Les responsabilités de l’État français dans le génocide des Tutsi sont en effet indéniables : pour des raisons qui ne sont pas toutes élucidées, les autorités de notre pays ont soutenu ceux qui préparaient le génocide, puis ceux qui le commettaient, avant de permettre la fuite des assassins au Zaïre au moment de l’opération « humanitaire » Turquoise (juin – août 1994). Nœud de contradictions, Turquoise voit des soldats français exfiltrer les génocidaires pendant que d’autres sauvent des Tutsi, parfois en outrepassant les ordres.

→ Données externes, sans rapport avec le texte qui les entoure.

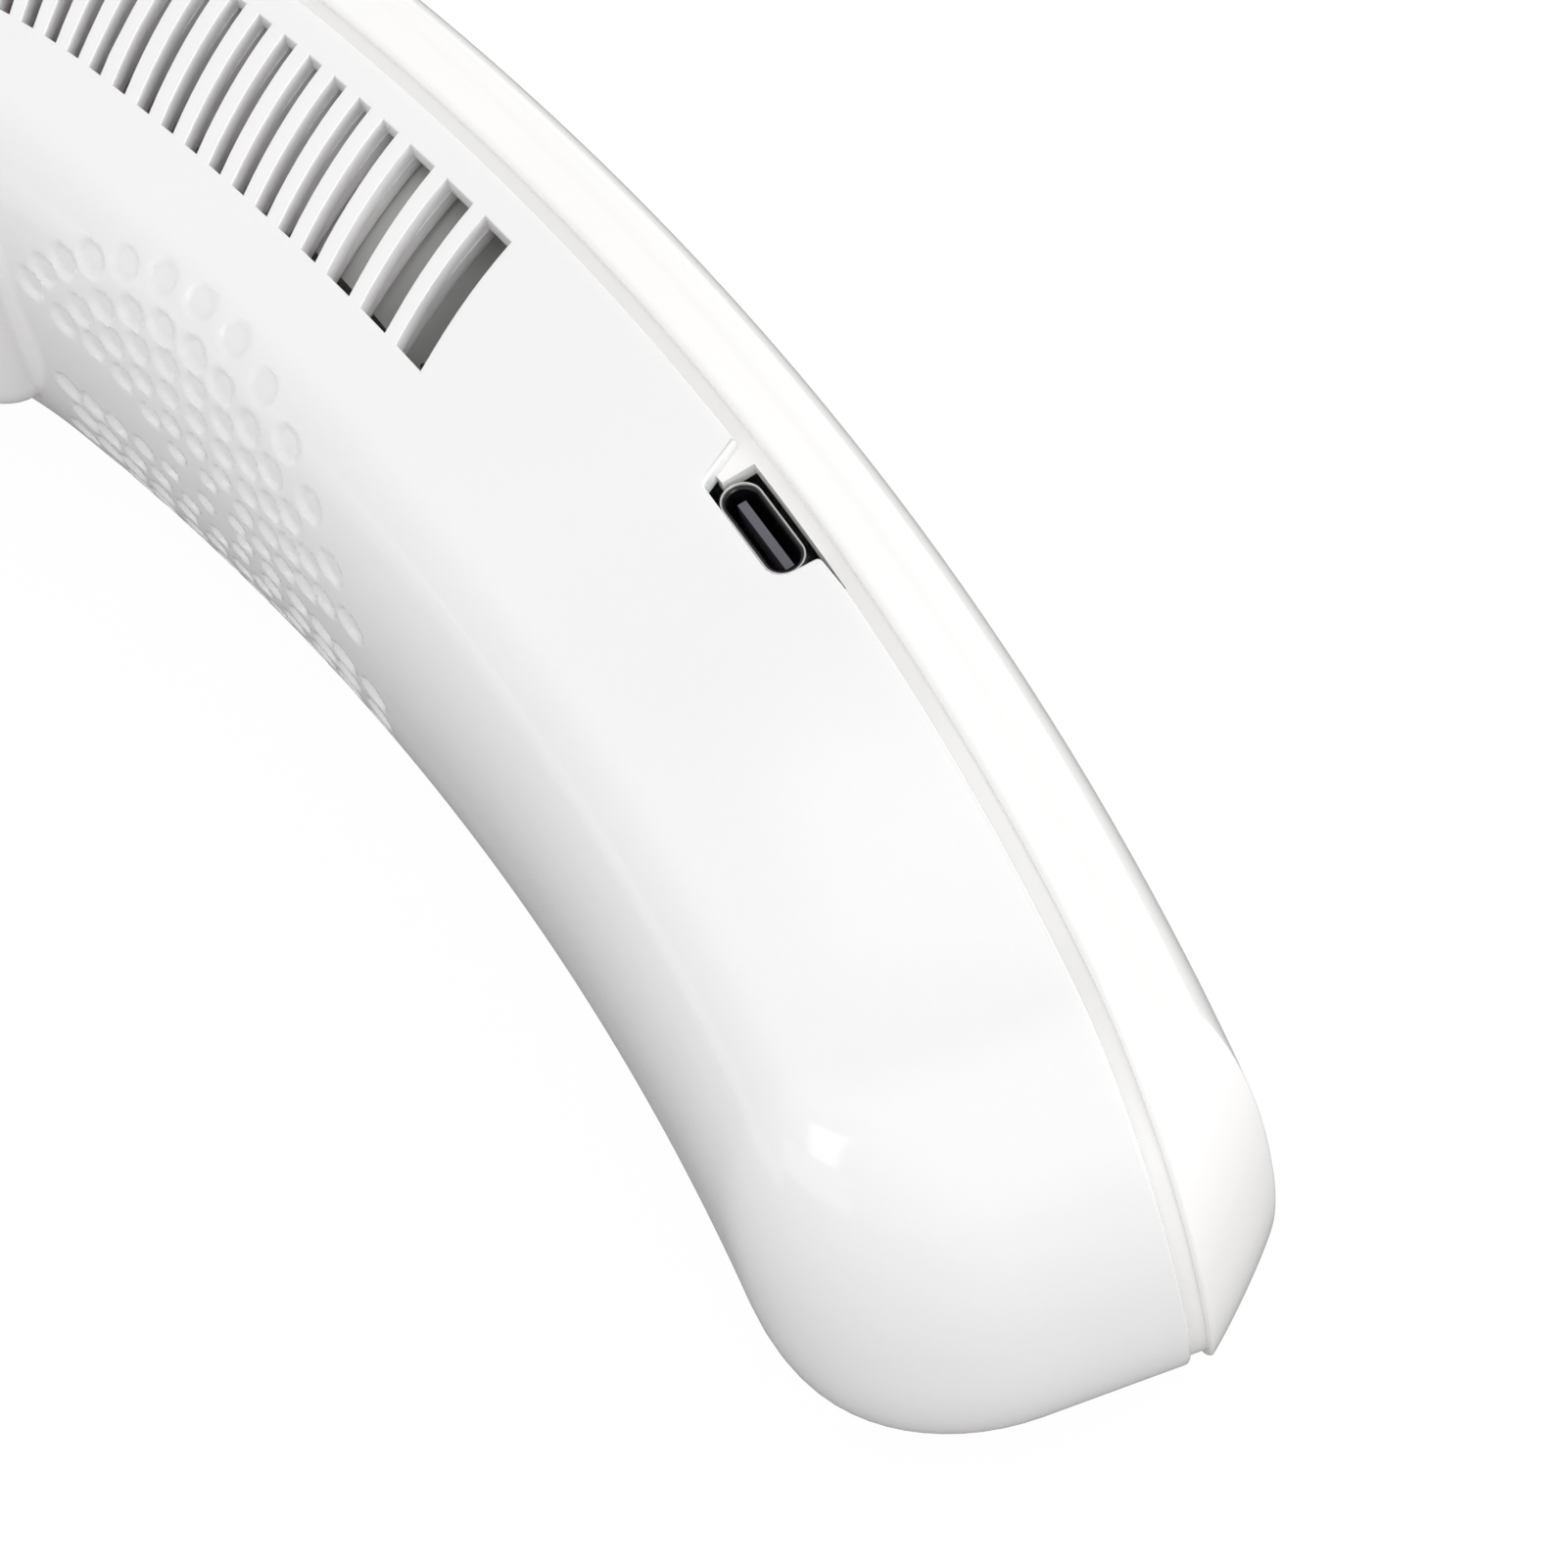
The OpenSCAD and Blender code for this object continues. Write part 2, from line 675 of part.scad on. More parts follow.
// Motor plate with the tube that carries the bearing and the stator
tube_wall = 1;
tube_radius = bearing_radius + tube_wall;
tube_rise = 1;
tube_floor = 0.6;
can_drop = 3.8;
can_top = impeller_front - can_drop;
can_bottom = disc_bottom - seat_gap;
winding_over = 0.6;
winding_room = 2.4;
core_lift = 1.6;
core_bottom = plate_top + core_lift;
core_height = can_top - rotor_wall - winding_room - winding_over - core_bottom;
tube_top = core_bottom + core_height + tube_rise;
module motor_plate() {
    color([0.85, 0.85, 0.84]) fan_frame() {
        difference() {
            union() {
                translate([0, 0, plate_bottom])
                    cylinder(r = scroll_outer, h = plate_thick, $fn = arc_fn);
                translate([0, 0, plate_bottom])
                    cylinder(r = tube_radius, h = tube_top - plate_bottom, $fn = round_fn);
            }
            translate([0, 0, plate_bottom + tube_floor])
                cylinder(r = bearing_radius, h = tube_top - plate_bottom, $fn = round_fn);
        }
        translate([0, 0, plate_bottom]) ear(plate_thick);
    }
}
module bearing() {
    color("goldenrod") fan_frame() translate([0, 0, plate_bottom + tube_floor]) difference() {
        cylinder(r = bearing_radius, h = tube_top - plate_bottom - tube_floor, $fn = round_fn);
        translate([0, 0, -over]) cylinder(r = shaft_radius + shaft_clearance,
            h = tube_top - plate_bottom + 2 * over, $fn = round_fn);
    }
}

// Stator core with six teeth, and a winding on each
tooth_count = 6;
core_wall = 0.9;
core_radius = tube_radius + core_wall;
air_gap = 0.8;
shoe_thick = 1;
rim_radius = rotor_radius - rotor_wall - air_gap;
tooth_reach = rim_radius - shoe_thick;
tooth_width = 1.4;
slot_mouth = 0.9;
winding_width = 3;
winding_gap = 0.05;
module stator() {
    color([0.45, 0.46, 0.48]) fan_frame() translate([0, 0, core_bottom]) difference() {
        union() {
            cylinder(r = core_radius, h = core_height, $fn = round_fn);
            for (i = [0:tooth_count - 1]) rotate([0, 0, i * 360 / tooth_count])
                translate([0, -tooth_width / 2, 0])
                    cube([(tooth_reach + rim_radius) / 2, tooth_width, core_height]);
            difference() {
                cylinder(r = rim_radius, h = core_height, $fn = round_fn);
                translate([0, 0, -over])
                    cylinder(r = tooth_reach, h = core_height + 2 * over, $fn = round_fn);
                for (i = [0:tooth_count - 1]) rotate([0, 0, (i + 0.5) * 360 / tooth_count])
                    translate([0, -slot_mouth / 2, -over])
                        cube([rim_radius + over, slot_mouth, core_height + 2 * over]);
            }
        }
        translate([0, 0, -over])
            cylinder(r = tube_radius, h = core_height + 2 * over, $fn = round_fn);
    }
}
module windings() {
    color([0.72, 0.42, 0.2]) fan_frame() for (i = [0:tooth_count - 1])
        rotate([0, 0, i * 360 / tooth_count]) difference() {
            translate([core_radius + 2 * winding_gap, -winding_width / 2,
                core_bottom - winding_over]) cube([tooth_reach - core_radius - 6 * winding_gap,
                winding_width, core_height + 2 * winding_over]);
            translate([0, -tooth_width / 2 - winding_gap, core_bottom - winding_gap])
                cube([rim_radius, tooth_width + 2 * winding_gap, core_height + 2 * winding_gap]);
        }
}

// Rotor can, shaft and impeller turn together
shaft_foot = 0.2;
shroud_width = 1.6;
blade_arc_radius = 5;
blade_sweep = 62;
module rotor_can() {
    color([0.62, 0.63, 0.66]) fan_frame() difference() {
        translate([0, 0, can_bottom])
            cylinder(r = rotor_radius, h = can_top - can_bottom, $fn = round_fn);
        translate([0, 0, can_bottom - over]) cylinder(r = rotor_radius - rotor_wall,
            h = can_top - can_bottom - rotor_wall + over, $fn = round_fn);
        translate([0, 0, can_bottom])
            cylinder(r = shaft_radius, h = can_top - can_bottom + over, $fn = round_fn);
    }
}
module shaft() {
    color([0.75, 0.76, 0.78]) fan_frame() translate([0, 0, plate_bottom + tube_floor + shaft_foot])
        cylinder(r = shaft_radius, h = can_top - plate_bottom - tube_floor - shaft_foot,
            $fn = round_fn);
}
module blade() {
    translate([blade_inner, 0, 0]) translate([0, -blade_arc_radius, 0])
        rotate([0, 0, 90 - blade_sweep]) rotate_extrude(angle = blade_sweep, $fn = curve_fn)
            translate([blade_arc_radius - blade_thick, 0]) square([blade_thick, blade_length]);
}
module impeller() {
    color([0.9, 0.9, 0.9]) fan_frame() {
        difference() {
            translate([0, 0, disc_bottom]) cylinder(r = hub_radius,
                h = can_top + rotor_wall - disc_bottom, $fn = round_fn);
            translate([0, 0, disc_bottom - over])
                cylinder(r = rotor_radius, h = can_top - disc_bottom + over, $fn = round_fn);
        }
        difference() {
            translate([0, 0, disc_bottom])
                cylinder(r = impeller_radius, h = rotor_wall, $fn = arc_fn);
            translate([0, 0, disc_bottom - over])
                cylinder(r = rotor_radius + rotor_wall / 2, h = rotor_wall + 2 * over, $fn = round_fn);
        }
        difference() {
            translate([0, 0, impeller_front - rotor_wall])
                cylinder(r = impeller_radius, h = rotor_wall, $fn = arc_fn);
            translate([0, 0, impeller_front - rotor_wall - over]) cylinder(
                r = impeller_radius - shroud_width, h = rotor_wall + 2 * over, $fn = arc_fn);
        }
        intersection() {
            translate([0, 0, disc_top - rotor_wall / 2]) cylinder(r = impeller_radius - rotor_wall / 4,
                h = blade_length, $fn = arc_fn);
            for (i = [0:blade_count - 1]) rotate([0, 0, i * 360 / blade_count])
                translate([0, 0, disc_top - rotor_wall / 2]) blade();
        }
    }
}

module fan_screws() {
    color("silver") fan_frame() at_ears() {
        translate([0, 0, plate_top + ear_thick])
            cylinder(r = head_radius, h = head_height, $fn = small_fn);
        translate([0, 0, plate_bottom - screw_length + over])
            cylinder(r = screw_radius, h = screw_length - over + plate_thick + ear_thick + head_height / 2,
                $fn = small_fn);
    }
}

module battery() {
    color([0.35, 0.5, 0.75]) at_station(battery_station)
        translate([battery_back, -battery_length / 2, mid_height - battery_width / 2])
            cube([battery_thick, battery_length, battery_width]);
}

module main_board() {
    color([0.1, 0.35, 0.2]) board_frame() difference() {
        translate([board_face - board_thick, -board_length / 2, board_bottom])
            cube([board_thick, board_length, board_top - board_bottom]);
        board_holes(screw_radius + 2 * screw_gap);
    }
}
module board_screws() {
    color("silver") board_frame() for (side = [-1, 1])
        translate([board_face - board_thick - board_rib_depth + over / 2, side * board_screw_y,
            board_screw_z]) rotate([0, 90, 0]) {
            cylinder(r = screw_radius, h = board_rib_depth + board_thick, $fn = small_fn);
            translate([0, 0, board_rib_depth + board_thick - over / 2])
                cylinder(r = head_radius, h = head_height, $fn = small_fn);
        }
}

// Receptacle: a stadium tube with a tongue inside, opening upward
tongue_reach = 6;
tongue_margin = 1.1;
tongue_width = port_width - 2 * tongue_margin;
port_floor = 0.8;
module stadium(width, thick, length) {
    for (side = [-1, 1]) translate([0, side * (width - thick) / 2, 0])
        cylinder(r = thick / 2, h = length, $fn = small_fn);
    translate([-thick / 2, -(width - thick) / 2, 0]) cube([thick, width - thick, length]);
}
module port_frame() {
    board_frame() translate([port_offset, port_y, port_mouth - port_length]) children();
}
module usb_c_shell() {
    color([0.5, 0.5, 0.52]) port_frame() difference() {
        stadium(port_width, port_thick, port_length);
        translate([0, 0, port_floor]) stadium(port_width - 2 * port_wall,
            port_thick - 2 * port_wall, port_length);
    }
}
module usb_c_tongue() {
    color([0.15, 0.15, 0.16]) port_frame() translate([-tongue_thick / 2, -tongue_width / 2,
        port_floor]) cube([tongue_thick, tongue_width, tongue_reach]);
}

// Tactile switch on the board, and the button that presses it
switch_width = 6;
switch_body = 3.4;
plunger_radius = 1.6;
plunger_height = 0.6;
module power_switch() {
    color([0.2, 0.2, 0.2]) board_frame() translate([board_face, button_y, button_height]) {
        translate([0, -switch_width / 2, -switch_width / 2])
            cube([switch_body, switch_width, switch_width]);
        rotate([0, 90, 0])
            cylinder(r = plunger_radius, h = switch_body + plunger_height, $fn = small_fn);
    }
}
button_sink = 0.4;
button_face = cover_offset + button_proud - button_sink;
button_flange = 1;
button_skirt = 4.1;
button_stem = 1.4;
stem_end = board_face + switch_body + plunger_height + button_travel + seat_gap;
module power_button() {
    color(cover_white) board_frame() translate([0, button_y, button_height]) rotate([0, 90, 0]) {
        translate([0, 0, button_face - button_skirt])
            cylinder(r = button_radius, h = button_skirt, $fn = round_fn);
        translate([0, 0, button_face - button_skirt])
            cylinder(r = button_radius + button_flange, h = button_flange, $fn = round_fn);
        translate([0, 0, stem_end])
            cylinder(r = button_stem, h = button_face - button_skirt / 2 - stem_end, $fn = small_fn);
    }
}

// Light guide with four lenses, for the charge lamps
guide_thick = 1.2;
guide_height = 2.6;
guide_margin = 1.5;
guide_face = inner_cover(button_height - mid_height) - fit_gap;
module battery_leds() {
    color([0.9, 0.95, 1]) {
        front_sweep(led_start - guide_margin,
            led_start + (led_count - 1) * led_pitch + guide_margin)
            translate([guide_face - guide_thick, button_height - guide_height / 2])
                square([guide_thick, guide_height]);
        for (i = [0:led_count - 1]) at_station(led_start + i * led_pitch,
            guide_face - guide_thick / 2, button_height) rotate([0, 90, 0])
            cylinder(r = led_radius, h = cover_offset - guide_face + guide_thick / 2 - seat_gap,
                $fn = small_fn);
    }
}

// Pair of leads that joins the two batteries round the nape
lead_radius = 0.75;
lead_pitch = 1.7;
lead_offset = -19;
lead_gap = 0.3;
lead_start = battery_station + front_radius * PI / 180
    * asin((battery_length / 2 + lead_gap) / (front_radius + lead_offset - lead_radius));
lead_sides = 8;
lead_steps = 22;
apex_station = front_length + (90 - junction_angle) * PI / 180 * nape_radius;
function lead_station(i) = lead_start + (apex_station - lead_start) * i / lead_steps;
function lead_ring(s, side, rise) = [for (k = [0:lead_sides - 1])
    let (f = -360 * k / lead_sides, p = place(s, lead_offset + lead_radius * cos(f)))
    [side * p.x, p.y, mid_height + rise + lead_radius * sin(f)]];
module power_leads() {
    color([0.7, 0.1, 0.1]) for (rise = [-lead_pitch / 2, lead_pitch / 2])
        loft(concat([for (i = [0:lead_steps]) lead_ring(lead_station(i), 1, rise)],
            [for (i = [lead_steps - 1:-1:0]) lead_ring(lead_station(i), -1, rise)]));
}

module left() {
    mirror([1, 0, 0]) children();
}

body_shell(true);  // right_body_shell
left() body_shell(false);  // left_body_shell
nape_body_shell();
outer_cover(true);  // right_outer_cover
left() outer_cover(false);  // left_outer_cover
nape_outer_cover();
intake_grille();  // right_intake_grille
left() intake_grille();  // left_intake_grille
skin_pad();  // right_skin_pad
left() skin_pad();  // left_skin_pad
fan_scroll();  // right_fan_scroll
left() fan_scroll();  // left_fan_scroll
motor_plate();  // right_motor_plate
left() motor_plate();  // left_motor_plate
bearing();  // right_bearing
left() bearing();  // left_bearing
stator();  // right_stator
left() stator();  // left_stator
windings();  // right_windings
left() windings();  // left_windings
rotor_can();  // right_rotor_can
left() rotor_can();  // left_rotor_can
impeller();  // right_impeller
left() impeller();  // left_impeller
shaft();  // right_shaft
left() shaft();  // left_shaft
fan_screws();  // right_fan_screws
left() fan_screws();  // left_fan_screws
battery();  // right_battery
left() battery();  // left_battery
main_board();
board_screws();
usb_c_shell();
usb_c_tongue();
power_switch();
power_button();
battery_leds();
power_leads();
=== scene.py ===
# White electric neck fan, dressed for the photograph's view and for every other side.

import math

import bmesh
import bpy
import numpy as np
from mathutils import Matrix, Quaternion, Vector
from mathutils.geometry import tessellate_polygon


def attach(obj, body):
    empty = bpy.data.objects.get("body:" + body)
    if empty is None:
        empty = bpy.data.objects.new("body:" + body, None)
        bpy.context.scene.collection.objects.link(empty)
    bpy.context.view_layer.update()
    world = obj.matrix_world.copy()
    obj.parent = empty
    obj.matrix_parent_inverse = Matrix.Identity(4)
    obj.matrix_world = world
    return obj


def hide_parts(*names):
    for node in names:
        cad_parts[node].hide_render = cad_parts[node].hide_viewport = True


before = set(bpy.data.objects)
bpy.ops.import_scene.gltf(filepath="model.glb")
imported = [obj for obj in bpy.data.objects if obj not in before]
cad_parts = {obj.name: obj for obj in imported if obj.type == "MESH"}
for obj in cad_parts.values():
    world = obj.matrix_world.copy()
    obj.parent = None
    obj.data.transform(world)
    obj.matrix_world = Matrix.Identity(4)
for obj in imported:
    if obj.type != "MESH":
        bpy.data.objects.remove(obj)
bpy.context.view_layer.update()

# Camera
# A long lens about 600 mm away looks down on the end of the right arm. Its place and turn come
# from the outlines, the seam, the slots and the port, all fitted in millimetres.
SENSOR_WIDTH = 36.0
LENS = 200.2
CAMERA_PLACE = (-0.002545, -0.372923, 0.544202)
CAMERA_TURN = (32.1054, 8.0762, -26.9207)

camera_data = bpy.data.cameras.new("camera")
camera_data.lens = LENS
camera_data.sensor_width = SENSOR_WIDTH
camera_data.clip_start = 0.01
camera_data.clip_end = 10.0
camera = bpy.data.objects.new("camera", camera_data)
camera.location = CAMERA_PLACE
camera.rotation_euler = [math.radians(a) for a in CAMERA_TURN]
bpy.context.scene.collection.objects.link(camera)
bpy.context.scene.camera = camera
bpy.context.scene.view_settings.view_transform = "Standard"


# Studio
# A white sweep in a pale tent, as product pictures are made. The tent gives most of the light,
# soft boxes and a card on the floor lift the tip and the sides, and two small windows leave the
# glossy highlights. The camera sees none of the lamps.
def linear(code):
    """The linear colour of an sRGB hex value, with alpha 1."""
    parts = [int(code[i:i + 2], 16) / 255 for i in (1, 3, 5)]
    return [c / 12.92 if c <= 0.04045 else ((c + 0.055) / 1.055) ** 2.4 for c in parts] + [1.0]


def add(material, kind, links=(), **settings):
    """Adds a node; settings are its properties or sockets, links are (socket, output) pairs."""
    node = material.node_tree.nodes.new("ShaderNode" + kind)
    for key, value in settings.items():
        name = key.replace("_", " ")
        if name in node.inputs:
            node.inputs[name].default_value = value
        else:
            setattr(node, key, value)
    for socket, output in links:
        material.node_tree.links.new(output, node.inputs[socket])
    return node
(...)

Elle est aussi l’occasion de comportements gravissimes à l’égard des Tutsi, comme en témoigne notamment la dizaine de plaintes de rescapés instruites par le pôle « génocide et crimes contre l’humanité ». Ces Rwandais portent de lourdes accusations contre des militaires ayant participé à Turquoise : abandon des survivants de Bisesero, trois jours durant, aux tueurs qui les pourchassaient ; exactions à l’encontre des Tutsi réfugiés dans le camp, sous contrôle français, de Murambi, qui avait été installé sur un lieu de massacre ; viols dans un autre camp de réfugiés sous responsabilité française, celui de Nyarushishi.
Il est donc grand temps que la vérité se fasse. La constitution d’une commission d’enquête parlementaire, déterminée à faire la lumière sur les responsabilités françaises dans le génocide et à l’abri de toute pression politique, et l’ouverture des archives aux chercheurs et aux citoyens s’imposent. Les dirigeants français de l’époque ne peuvent plus se taire. Ceux d’aujourd’hui ne peuvent contribuer par leur silence à alimenter un négationnisme d’État.